** start PROVIDED MATERIAL **

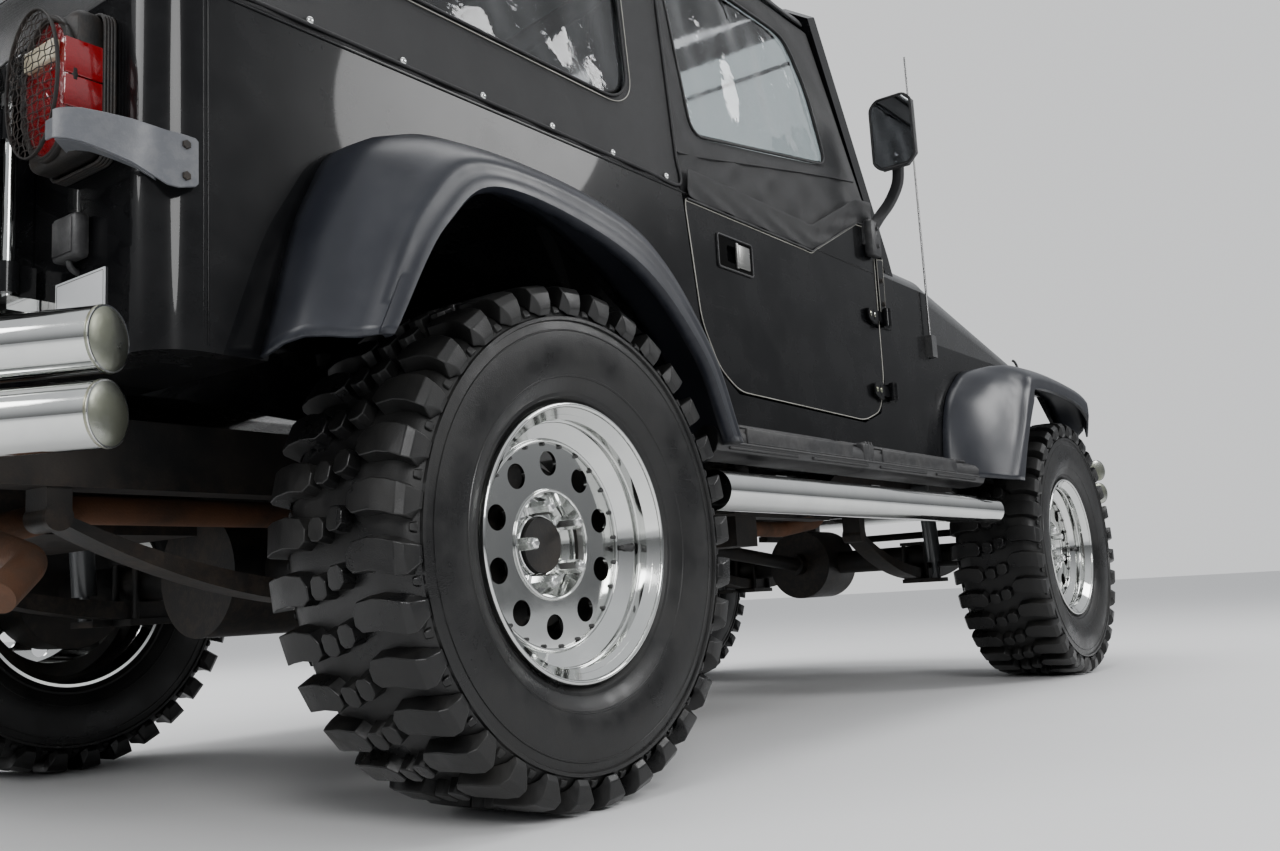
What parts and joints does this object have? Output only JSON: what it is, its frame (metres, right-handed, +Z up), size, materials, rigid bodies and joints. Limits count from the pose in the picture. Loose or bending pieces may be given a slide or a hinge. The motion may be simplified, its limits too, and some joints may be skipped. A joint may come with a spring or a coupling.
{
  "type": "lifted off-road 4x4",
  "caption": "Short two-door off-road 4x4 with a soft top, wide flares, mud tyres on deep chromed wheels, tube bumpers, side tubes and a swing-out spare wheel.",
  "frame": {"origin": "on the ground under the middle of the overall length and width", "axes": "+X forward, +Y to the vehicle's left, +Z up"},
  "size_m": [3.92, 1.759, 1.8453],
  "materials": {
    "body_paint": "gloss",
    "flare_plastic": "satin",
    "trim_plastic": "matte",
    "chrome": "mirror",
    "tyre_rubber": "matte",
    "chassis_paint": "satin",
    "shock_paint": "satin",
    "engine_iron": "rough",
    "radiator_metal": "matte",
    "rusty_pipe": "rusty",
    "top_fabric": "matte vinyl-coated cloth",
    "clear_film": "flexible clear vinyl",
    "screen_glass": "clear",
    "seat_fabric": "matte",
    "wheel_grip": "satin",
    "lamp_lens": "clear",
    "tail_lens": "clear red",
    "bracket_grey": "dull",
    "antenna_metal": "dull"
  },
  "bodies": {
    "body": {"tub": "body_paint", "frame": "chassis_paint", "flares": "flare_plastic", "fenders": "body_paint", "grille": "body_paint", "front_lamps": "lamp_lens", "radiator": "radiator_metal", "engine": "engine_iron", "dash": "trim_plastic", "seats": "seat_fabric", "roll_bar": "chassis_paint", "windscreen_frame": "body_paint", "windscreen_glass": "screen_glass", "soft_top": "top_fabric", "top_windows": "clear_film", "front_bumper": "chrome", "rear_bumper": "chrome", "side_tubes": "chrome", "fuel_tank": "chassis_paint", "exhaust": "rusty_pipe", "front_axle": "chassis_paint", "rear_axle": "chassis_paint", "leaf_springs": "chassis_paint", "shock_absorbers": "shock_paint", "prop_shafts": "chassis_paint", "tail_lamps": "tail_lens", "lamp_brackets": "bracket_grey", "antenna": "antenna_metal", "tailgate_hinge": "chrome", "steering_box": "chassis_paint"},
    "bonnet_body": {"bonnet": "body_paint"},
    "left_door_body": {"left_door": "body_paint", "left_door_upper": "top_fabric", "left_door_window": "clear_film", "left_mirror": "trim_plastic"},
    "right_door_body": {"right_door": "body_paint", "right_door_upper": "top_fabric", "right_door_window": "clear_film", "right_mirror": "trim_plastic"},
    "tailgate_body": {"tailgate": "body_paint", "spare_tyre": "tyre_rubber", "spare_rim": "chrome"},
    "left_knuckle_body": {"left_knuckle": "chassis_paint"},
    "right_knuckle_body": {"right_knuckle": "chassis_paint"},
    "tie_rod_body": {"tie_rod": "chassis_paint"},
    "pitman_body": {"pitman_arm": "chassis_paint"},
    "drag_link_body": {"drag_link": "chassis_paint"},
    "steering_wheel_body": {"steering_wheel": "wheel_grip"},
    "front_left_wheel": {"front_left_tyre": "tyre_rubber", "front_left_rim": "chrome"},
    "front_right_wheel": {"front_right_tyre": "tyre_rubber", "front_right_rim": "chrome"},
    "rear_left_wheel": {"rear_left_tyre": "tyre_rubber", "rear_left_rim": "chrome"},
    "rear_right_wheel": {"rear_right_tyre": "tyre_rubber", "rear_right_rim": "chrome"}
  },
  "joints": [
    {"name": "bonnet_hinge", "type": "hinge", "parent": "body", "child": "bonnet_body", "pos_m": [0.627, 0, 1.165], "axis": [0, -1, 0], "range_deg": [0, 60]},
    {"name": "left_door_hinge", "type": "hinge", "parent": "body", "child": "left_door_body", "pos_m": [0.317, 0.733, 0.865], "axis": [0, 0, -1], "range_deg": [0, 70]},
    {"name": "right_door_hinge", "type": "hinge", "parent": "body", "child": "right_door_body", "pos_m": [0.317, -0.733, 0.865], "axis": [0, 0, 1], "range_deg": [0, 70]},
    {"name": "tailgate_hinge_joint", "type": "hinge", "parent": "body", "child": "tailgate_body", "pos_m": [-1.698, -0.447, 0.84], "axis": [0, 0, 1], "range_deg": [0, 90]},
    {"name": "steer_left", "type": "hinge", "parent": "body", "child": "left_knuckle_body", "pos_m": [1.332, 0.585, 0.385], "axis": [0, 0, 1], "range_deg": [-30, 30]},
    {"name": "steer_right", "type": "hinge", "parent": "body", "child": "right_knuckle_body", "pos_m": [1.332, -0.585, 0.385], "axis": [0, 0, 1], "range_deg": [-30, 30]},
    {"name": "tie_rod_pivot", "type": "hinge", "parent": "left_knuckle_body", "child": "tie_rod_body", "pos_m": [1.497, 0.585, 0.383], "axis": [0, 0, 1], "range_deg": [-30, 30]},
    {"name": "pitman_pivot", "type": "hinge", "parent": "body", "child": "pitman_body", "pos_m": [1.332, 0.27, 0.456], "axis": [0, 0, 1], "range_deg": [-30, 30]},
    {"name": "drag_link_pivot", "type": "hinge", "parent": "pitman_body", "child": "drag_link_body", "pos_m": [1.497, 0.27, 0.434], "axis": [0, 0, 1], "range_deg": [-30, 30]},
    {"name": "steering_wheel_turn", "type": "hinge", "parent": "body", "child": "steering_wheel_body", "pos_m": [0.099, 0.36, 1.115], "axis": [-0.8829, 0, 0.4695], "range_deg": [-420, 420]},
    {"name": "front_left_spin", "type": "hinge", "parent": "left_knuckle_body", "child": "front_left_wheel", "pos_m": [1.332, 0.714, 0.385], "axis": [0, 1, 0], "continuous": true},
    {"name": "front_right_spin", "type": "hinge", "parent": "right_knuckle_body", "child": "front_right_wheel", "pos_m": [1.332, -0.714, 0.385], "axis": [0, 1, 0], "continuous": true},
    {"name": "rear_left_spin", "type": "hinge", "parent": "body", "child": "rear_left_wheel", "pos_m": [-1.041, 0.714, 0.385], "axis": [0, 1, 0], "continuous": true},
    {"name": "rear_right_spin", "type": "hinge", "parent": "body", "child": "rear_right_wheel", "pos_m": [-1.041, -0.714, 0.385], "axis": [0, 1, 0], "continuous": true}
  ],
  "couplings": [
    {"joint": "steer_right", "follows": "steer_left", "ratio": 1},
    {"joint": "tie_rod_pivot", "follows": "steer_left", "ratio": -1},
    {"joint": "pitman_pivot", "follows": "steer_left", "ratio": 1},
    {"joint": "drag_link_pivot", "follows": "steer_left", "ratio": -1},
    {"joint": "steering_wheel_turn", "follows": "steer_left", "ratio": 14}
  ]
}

** end PROVIDED MATERIAL **

WHAT TO PRODUCE: Take the listing above and set it down exactly.

RESPONSE TO THIS EXERCISE:
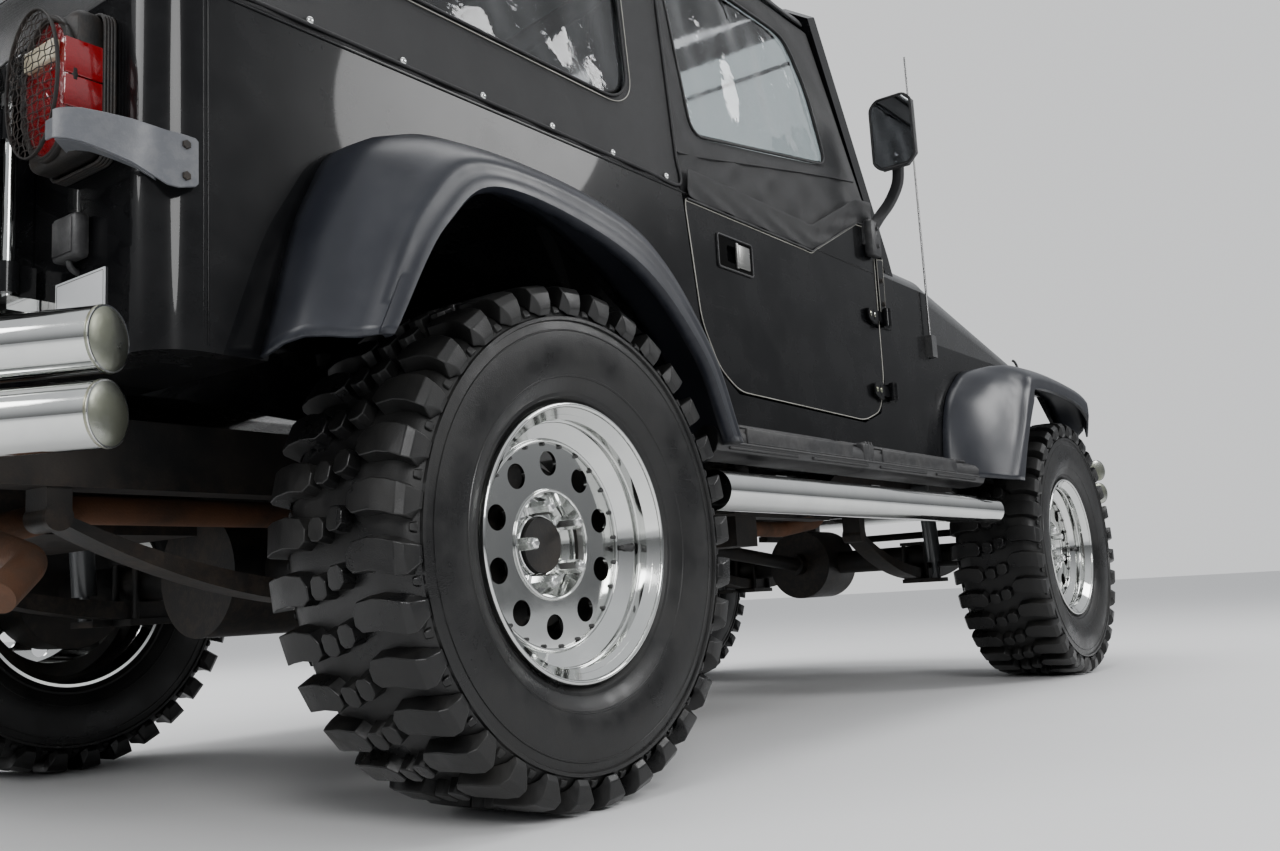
What parts and joints does this object have? Output only JSON: what it is, its frame (metres, right-handed, +Z up), size, materials, rigid bodies and joints. Limits count from the pose in the picture. Loose or bending pieces may be given a slide or a hinge. The motion may be simplified, its limits too, and some joints may be skipped. A joint may come with a spring or a coupling.
{
  "type": "lifted off-road 4x4",
  "caption": "Short two-door off-road 4x4 with a soft top, wide flares, mud tyres on deep chromed wheels, tube bumpers, side tubes and a swing-out spare wheel.",
  "frame": {"origin": "on the ground under the middle of the overall length and width", "axes": "+X forward, +Y to the vehicle's left, +Z up"},
  "size_m": [3.92, 1.759, 1.8453],
  "materials": {
    "body_paint": "gloss",
    "flare_plastic": "satin",
    "trim_plastic": "matte",
    "chrome": "mirror",
    "tyre_rubber": "matte",
    "chassis_paint": "satin",
    "shock_paint": "satin",
    "engine_iron": "rough",
    "radiator_metal": "matte",
    "rusty_pipe": "rusty",
    "top_fabric": "matte vinyl-coated cloth",
    "clear_film": "flexible clear vinyl",
    "screen_glass": "clear",
    "seat_fabric": "matte",
    "wheel_grip": "satin",
    "lamp_lens": "clear",
    "tail_lens": "clear red",
    "bracket_grey": "dull",
    "antenna_metal": "dull"
  },
  "bodies": {
    "body": {"tub": "body_paint", "frame": "chassis_paint", "flares": "flare_plastic", "fenders": "body_paint", "grille": "body_paint", "front_lamps": "lamp_lens", "radiator": "radiator_metal", "engine": "engine_iron", "dash": "trim_plastic", "seats": "seat_fabric", "roll_bar": "chassis_paint", "windscreen_frame": "body_paint", "windscreen_glass": "screen_glass", "soft_top": "top_fabric", "top_windows": "clear_film", "front_bumper": "chrome", "rear_bumper": "chrome", "side_tubes": "chrome", "fuel_tank": "chassis_paint", "exhaust": "rusty_pipe", "front_axle": "chassis_paint", "rear_axle": "chassis_paint", "leaf_springs": "chassis_paint", "shock_absorbers": "shock_paint", "prop_shafts": "chassis_paint", "tail_lamps": "tail_lens", "lamp_brackets": "bracket_grey", "antenna": "antenna_metal", "tailgate_hinge": "chrome", "steering_box": "chassis_paint"},
    "bonnet_body": {"bonnet": "body_paint"},
    "left_door_body": {"left_door": "body_paint", "left_door_upper": "top_fabric", "left_door_window": "clear_film", "left_mirror": "trim_plastic"},
    "right_door_body": {"right_door": "body_paint", "right_door_upper": "top_fabric", "right_door_window": "clear_film", "right_mirror": "trim_plastic"},
    "tailgate_body": {"tailgate": "body_paint", "spare_tyre": "tyre_rubber", "spare_rim": "chrome"},
    "left_knuckle_body": {"left_knuckle": "chassis_paint"},
    "right_knuckle_body": {"right_knuckle": "chassis_paint"},
    "tie_rod_body": {"tie_rod": "chassis_paint"},
    "pitman_body": {"pitman_arm": "chassis_paint"},
    "drag_link_body": {"drag_link": "chassis_paint"},
    "steering_wheel_body": {"steering_wheel": "wheel_grip"},
    "front_left_wheel": {"front_left_tyre": "tyre_rubber", "front_left_rim": "chrome"},
    "front_right_wheel": {"front_right_tyre": "tyre_rubber", "front_right_rim": "chrome"},
    "rear_left_wheel": {"rear_left_tyre": "tyre_rubber", "rear_left_rim": "chrome"},
    "rear_right_wheel": {"rear_right_tyre": "tyre_rubber", "rear_right_rim": "chrome"}
  },
  "joints": [
    {"name": "bonnet_hinge", "type": "hinge", "parent": "body", "child": "bonnet_body", "pos_m": [0.627, 0, 1.165], "axis": [0, -1, 0], "range_deg": [0, 60]},
    {"name": "left_door_hinge", "type": "hinge", "parent": "body", "child": "left_door_body", "pos_m": [0.317, 0.733, 0.865], "axis": [0, 0, -1], "range_deg": [0, 70]},
    {"name": "right_door_hinge", "type": "hinge", "parent": "body", "child": "right_door_body", "pos_m": [0.317, -0.733, 0.865], "axis": [0, 0, 1], "range_deg": [0, 70]},
    {"name": "tailgate_hinge_joint", "type": "hinge", "parent": "body", "child": "tailgate_body", "pos_m": [-1.698, -0.447, 0.84], "axis": [0, 0, 1], "range_deg": [0, 90]},
    {"name": "steer_left", "type": "hinge", "parent": "body", "child": "left_knuckle_body", "pos_m": [1.332, 0.585, 0.385], "axis": [0, 0, 1], "range_deg": [-30, 30]},
    {"name": "steer_right", "type": "hinge", "parent": "body", "child": "right_knuckle_body", "pos_m": [1.332, -0.585, 0.385], "axis": [0, 0, 1], "range_deg": [-30, 30]},
    {"name": "tie_rod_pivot", "type": "hinge", "parent": "left_knuckle_body", "child": "tie_rod_body", "pos_m": [1.497, 0.585, 0.383], "axis": [0, 0, 1], "range_deg": [-30, 30]},
    {"name": "pitman_pivot", "type": "hinge", "parent": "body", "child": "pitman_body", "pos_m": [1.332, 0.27, 0.456], "axis": [0, 0, 1], "range_deg": [-30, 30]},
    {"name": "drag_link_pivot", "type": "hinge", "parent": "pitman_body", "child": "drag_link_body", "pos_m": [1.497, 0.27, 0.434], "axis": [0, 0, 1], "range_deg": [-30, 30]},
    {"name": "steering_wheel_turn", "type": "hinge", "parent": "body", "child": "steering_wheel_body", "pos_m": [0.099, 0.36, 1.115], "axis": [-0.8829, 0, 0.4695], "range_deg": [-420, 420]},
    {"name": "front_left_spin", "type": "hinge", "parent": "left_knuckle_body", "child": "front_left_wheel", "pos_m": [1.332, 0.714, 0.385], "axis": [0, 1, 0], "continuous": true},
    {"name": "front_right_spin", "type": "hinge", "parent": "right_knuckle_body", "child": "front_right_wheel", "pos_m": [1.332, -0.714, 0.385], "axis": [0, 1, 0], "continuous": true},
    {"name": "rear_left_spin", "type": "hinge", "parent": "body", "child": "rear_left_wheel", "pos_m": [-1.041, 0.714, 0.385], "axis": [0, 1, 0], "continuous": true},
    {"name": "rear_right_spin", "type": "hinge", "parent": "body", "child": "rear_right_wheel", "pos_m": [-1.041, -0.714, 0.385], "axis": [0, 1, 0], "continuous": true}
  ],
  "couplings": [
    {"joint": "steer_right", "follows": "steer_left", "ratio": 1},
    {"joint": "tie_rod_pivot", "follows": "steer_left", "ratio": -1},
    {"joint": "pitman_pivot", "follows": "steer_left", "ratio": 1},
    {"joint": "drag_link_pivot", "follows": "steer_left", "ratio": -1},
    {"joint": "steering_wheel_turn", "follows": "steer_left", "ratio": 14}
  ]
}